Contoh lainnya, McDonald's mencoba memuaskan lidah orang Korea dengan menciptakan hamburger bergaya Korea seperti 'burger Bulgogi' dan 'burger Kimchi'. Starbucks menyerahkan urusan desain tokonya kepada warga setempat. Disneyland tidak begitu sukses di Hong Kong menurut jumlah pengunjung dan pendapatannya sejak dibuka tahun 2005. Disneyland lantas berusaha melayani pengunjung lokal dengan mengurangi harga tiket, beradaptasi dengan adat dan praktik kerja setempat, dan mengubah dekorasi dan tata letaknya. Dengan memenuhi kebutuhan warga setempat, glokalisasi berhasil diterapkan di Hong Kong. Karena itu, glokalisasi berkontribusi pada heterogenisasi budaya[3].

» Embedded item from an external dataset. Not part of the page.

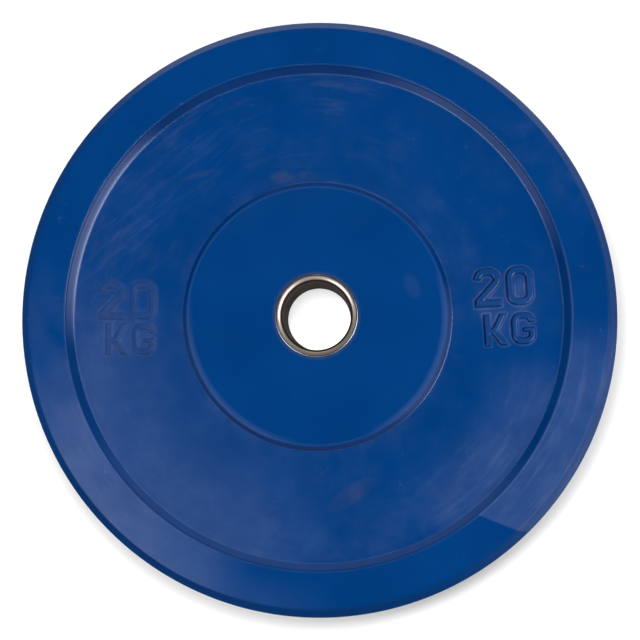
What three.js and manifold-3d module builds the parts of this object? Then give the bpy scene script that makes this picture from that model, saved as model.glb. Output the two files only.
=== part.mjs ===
// Bumper plate: a 20 kg solid-rubber weight plate moulded round a steel hub.
// Millimetres, +Z up. The plate lies flat with its axis on Z and its back face on Z = 0.
// Both faces are alike, and each carries two raised marks, 20 over KG, left and right of the boss.
import * as THREE from "three";
import { mergeVertices } from "three/addons/utils/BufferGeometryUtils.js";
import Module from "manifold-3d";

const wasm = await Module();
wasm.setup();

// Rubber plate
const PLATE_DIAMETER = 450;
const PLATE_THICKNESS = 80;
const EDGE_BEVEL_WIDTH = 10; // radial run of the bevel round the rim
const EDGE_BEVEL_DEPTH = 15; // how far it reaches down the tread
const RIM_BAND_WIDTH = 27.5; // flat ring between the bevel and the step
const BOSS_DIAMETER = 193.5; // flat top of the boss
const WEB_RECESS = 9; // how far the web lies below the rim and the boss
const WALL_RUN = 4; // radial run of the sloped walls down to the web
const EDGE_ROUND = 1.5; // how far from its corner each softened edge starts
const ROUND_STEPS = 2;
const PLATE_SEGMENTS = 72;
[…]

B.     GLOKALISASI DAN PENDIDIKAN YANG DIDASARKAN PADA KEBUDAYAAN[4]

Arus globalisasi telah melanda seluruh aspek kehidupan manusia abad ke-21. Namun demikian manusia yang tidak ingin kehilangan identitasnya dalam perubahan global dewasa ini, arti dari nilai-nilai lokal masih sangat signifikan bahkan memegang peranan yang semakin penting. Globalisasi akan lebih bermakna apabila keseluruhan dari nilai-nilai lokal diinspirasikan kedalamnya. Bukankah hal tersebut merupakan salah satu ciri dari kehidupan masyarakat manusia seperti penglihatan Ralph Linton? Glokalisasi 30 berarti pengakuan terhadap nilai-nilai budaya lokal yang bermanfaat bukan hanya bagi pemiliknya yang lokal tetapi juga untuk kepentingan umat manusia pada umumnya. Hal ini berarti mengglobalisasikan pen-didikan nasional yang didasarkan kepada kebudayaan Indonesia yang bhinneka dan unik merupakan suatu sumbangan yang sangat berharga dalam pengembangan budaya global.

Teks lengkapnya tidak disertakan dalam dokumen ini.